III. Camaraderie – Jesus also links friendship to the knowledge of His law. He says, You are my friends if you do what I command you. I no longer call you slaves, because a slave does not know what his master is doing. I have called you friends, because I have told you everything I have heard from my Father.
And here is another connection that Jesus makes that the modern world rarely does. The world thinks of rules, laws, and commandments in terms of slavery and subservience. But Jesus links these to friendship. A friend knows what his friend is about and gladly seeks to understand and support him. Scripture says, Happy are we, O Israel, for what pleases God is known to us (Baruch 4:4).
Yes, true friendship means seeking to know and understand one’s friend and to accomplish what is important to him. Many today call themselves friends of Jesus but they give Him little more than lip service. A true friend of Jesus is delighted to know His will and to accomplish it.
IV. Call – Jesus says, It was not you who chose me, but I who chose you and appointed you to go and bear fruit that will remain, so that whatever you ask the Father in my name he may give you. This I command you: love one another.” And thus, in the final lines, we are reminded that the Lord, who has chosen us, can and will equip us to live His law, to bear fruit in the keeping of the commandments, and to be someone whom the Father can trust with blessings.

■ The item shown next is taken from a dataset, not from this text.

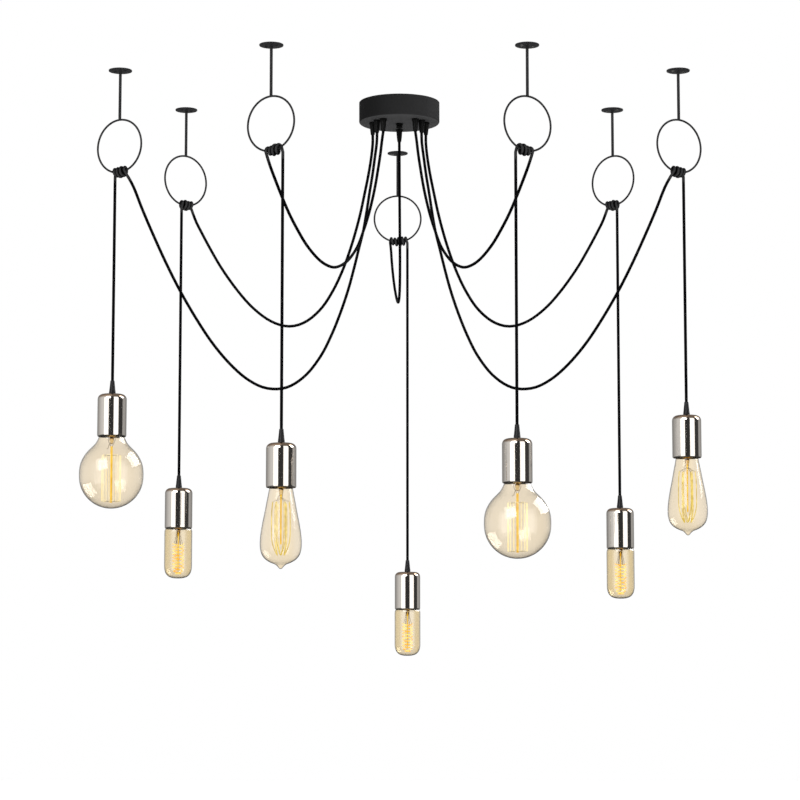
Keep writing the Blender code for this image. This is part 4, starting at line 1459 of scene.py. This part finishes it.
@dataclass(frozen=True)
class Panel:
    """A patch of the studio that gloss shows, in degrees round and above the viewer."""

    left: float
    right: float
    low: float
    high: float
    level: float
    soft: float = 1.5

    def cover(self, azimuth: Signal, elevation: Signal) -> Signal:
        """Where the patch is, from 0 outside to 1 inside.

        Args:
            azimuth: the looked-at direction's angle round from the viewer.
            elevation: its angle up.

        Returns:
            The share.
        """
        shares = []
        for angle, start, end in ((azimuth, self.left, self.right), (elevation, self.low, self.high)):
            shares.append(angle.step(start - self.soft, start + self.soft)
                          * (1.0 - angle.step(end - self.soft, end + self.soft)))
        return shares[0] * shares[1]


def heading(azimuth: float, elevation: float) -> Vector:
    """The direction at two angles in degrees: round from the viewer to the right, and up."""
    turn, rise = math.radians(azimuth), math.radians(elevation)
    return Vector((math.sin(turn) * math.cos(rise), -math.cos(turn) * math.cos(rise), math.sin(rise)))


@dataclass(frozen=True)
class Softbox:
    """A lit sheet that gloss shows, between four directions round and above the viewer."""

    corners: tuple[Point2, Point2, Point2, Point2]
    level: float
    soft: float = 0.012

    def cover(self, east: Signal, north: Signal, up: Signal) -> Signal:
        """Where the sheet is, from 0 outside to 1 inside.

        Args:
            east: how far right the looked-at direction points.
            north: how far it points away from the viewer.
            up: how far up it points.

        Returns:
            The share.
        """
        spots = [heading(*corner) for corner in self.corners]
        middle = sum(spots, Vector())
        share = None
        for first, second in zip(spots, spots[1:] + spots[:1]):
            edge = first.cross(second).normalized()
            if edge.dot(middle) < 0:
                edge.negate()
            inside = (east * edge.x + north * edge.y + up * edge.z).step(-self.soft, self.soft)
            share = inside if share is None else share * inside
        return share


SOFTBOXES = (
    Softbox(((84, 50), (119, 46), (116, 18), (88, 14)), 8.0),
    Softbox(((-50, 38), (-12, 45), (-5, 12), (-38, 6)), 6.5),
)
PANELS = (
    Panel(-59, -20, -25, 26, 1.6),
    Panel(20, 58, -25, 34, 1.6),
    Panel(-21, 19, -35, 50, 0.035),
    Panel(59, 98, -35, 50, 0.045),
)


@dataclass
class Studio:
    """The camera, the lights, the world and the floor."""

    lens: float = 114.3
    sensor: float = 36.0
    stand: tuple[float, float, float] = (0.0011, -3.94, -0.927)
    tilt_degrees: float = 96.566
    floor_height: float = -1.30
    floor_size: float = 14.0
    middle_height: float = -0.5
    room_level: float = 0.85
    gloss_level: float = 0.28
    left_gloss: float = 0.44
    left_span: tuple[float, float, float, float] = (-150, -66, -10, 10)
    right_gloss: float = 0.14
    right_span: tuple[float, float, float, float] = (88, 96, 112, 150)
    low_gloss: float = 0.2
    low_span: Point2 = (-16, -6)

    def camera(self) -> None:
        """Put the camera at the photograph's view."""
        data = bpy.data.cameras.new("camera")
        data.lens = self.lens
        data.sensor_width = self.sensor
        made = bpy.data.objects.new("camera", data)
        bpy.context.scene.collection.objects.link(made)
        made.location = self.stand
        made.rotation_euler = (math.radians(self.tilt_degrees), 0, 0)
        bpy.context.scene.camera = made

    def light(self) -> None:
        """Light the scene softly and make its world and floor."""
        bpy.context.scene.view_settings.view_transform = "Standard"
        self.lamp("window", 102, 42, 2.6, (0.95, 1.9), 34.0)
        self.lamp("fill", -48, 30, 3.0, (2.4, 2.4), 2.0)
        self.world()
        self.floor()

    def lamp(self, name: str, azimuth: float, height: float, away: float, size: Point2,
             power: float) -> None:
        """Put an area lamp round the object.

        Args:
            name: the lamp's name.
            azimuth: its angle in degrees from the viewer, to the right.
            height: its elevation in degrees.
            away: its distance from the object's middle.
            size: its width and height.
            power: its power in watts.
        """
        data = bpy.data.lights.new(name, "AREA")
        data.shape = "RECTANGLE"
        data.size, data.size_y = size
        data.energy = power
        made = bpy.data.objects.new(name, data)
        made.visible_glossy = False
        bpy.context.scene.collection.objects.link(made)
        aim = heading(azimuth, height)
        made.location = Vector((0, 0, self.middle_height)) + aim * away
        made.rotation_euler = aim.to_track_quat("Z", "Y").to_euler()

    def world(self) -> None:
        """A white studio with soft boxes and dark stands that only gloss shows."""
        paint = Paint("studio", sky=True)
        bpy.context.scene.world = paint.owner
        east, north, up = paint.place("Generated")
        turn = paint.signal("ShaderNodeMath", 0, {"operation": "ARCTAN2"}, {0: east, 1: north * -1.0})
        rise = paint.signal("ShaderNodeMath", 0, {"operation": "ARCSINE"}, {0: up})
        azimuth, elevation = turn * math.degrees(1.0), rise * math.degrees(1.0)
        sides = ((self.left_span, self.left_gloss), (self.right_span, self.right_gloss))
        left, right = (azimuth.step(*span[:2]) * (1.0 - azimuth.step(*span[2:])) * level
                       for span, level in sides)
        low = elevation.step(*self.low_span) * (1.0 - self.low_gloss) + self.low_gloss
        gloss = (left + right + self.gloss_level) * low
        covers = [(panel.cover(azimuth, elevation), panel.level) for panel in PANELS]
        covers += [(softbox.cover(east, north, up), softbox.level) for softbox in SOFTBOXES]
        for cover, level in covers:
            gloss = gloss * (1.0 - cover) + cover * level
        camera, through, shine = (paint.signal("ShaderNodeLightPath", f"Is {ray} Ray")
                                  for ray in ("Camera", "Transmission", "Glossy"))
        seen = (camera + through).step(*RAY_SPAN)
        mirror = shine * (1.0 - seen)
        level = self.room_level * (1.0 - mirror) + mirror * gloss
        paint.dress({"Color": (1.0, 1.0, 1.0, 1.0), "Strength": level * (1.0 - seen) + seen})

    def floor(self) -> None:
        """A plain pale floor that keeps the object's shadow."""
        shape = bmesh.new()
        bmesh.ops.create_grid(shape, x_segments=1, y_segments=1, size=self.floor_size / 2,
                              matrix=Matrix.Translation((0, 0, self.floor_height)))
        mesh = bpy.data.meshes.new("floor")
        shape.to_mesh(mesh)
        shape.free()
        paint = Paint("pale_floor")
        seen = paint.signal("ShaderNodeLightPath", "Is Camera Ray")
        paint.dress({"Base Color": (0.86, 0.86, 0.86, 1.0), "Roughness": 0.9,
                     "Emission Color": paint.blend(seen, (0.7, 0.7, 0.7), (0.3, 0.3, 0.3)),
                     "Emission Strength": 1.0})
        made = bpy.data.objects.new("floor", mesh)
        bpy.context.scene.collection.objects.link(made)
        made.data.materials.append(paint.owner)
        made.visible_glossy = False
        made.visible_transmission = False


def main() -> None:
    """Build the studio and the chandelier."""
    logging.basicConfig(level=logging.INFO, format="%(name)s: %(message)s")
    studio = Studio()
    studio.camera()
    dresser = Dresser()
    Cords(dresser).build()
    for group in (Canopy(dresser), Hangers(dresser), Sockets(dresser), Lamps(dresser)):
        LOG.info("building %s", type(group).__name__)
        group.build()
    studio.light()


if __name__ == "__main__":
    main()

To be rebellious and resentful is to be untrustworthy of further blessings. But here again, the Lord stresses that the keeping of the commandments is linked to love and to further blessings.
The commandments bring joy; they are rooted in love and bring blessings. Do you believe this? Or will you accept the worldly thinking that opposes love and law, law and joy, and law and friendship? The choice is yours. As for me, I am already a witness that the law is love; it is joy; it is friendship. Yes, I am a witness. How about you?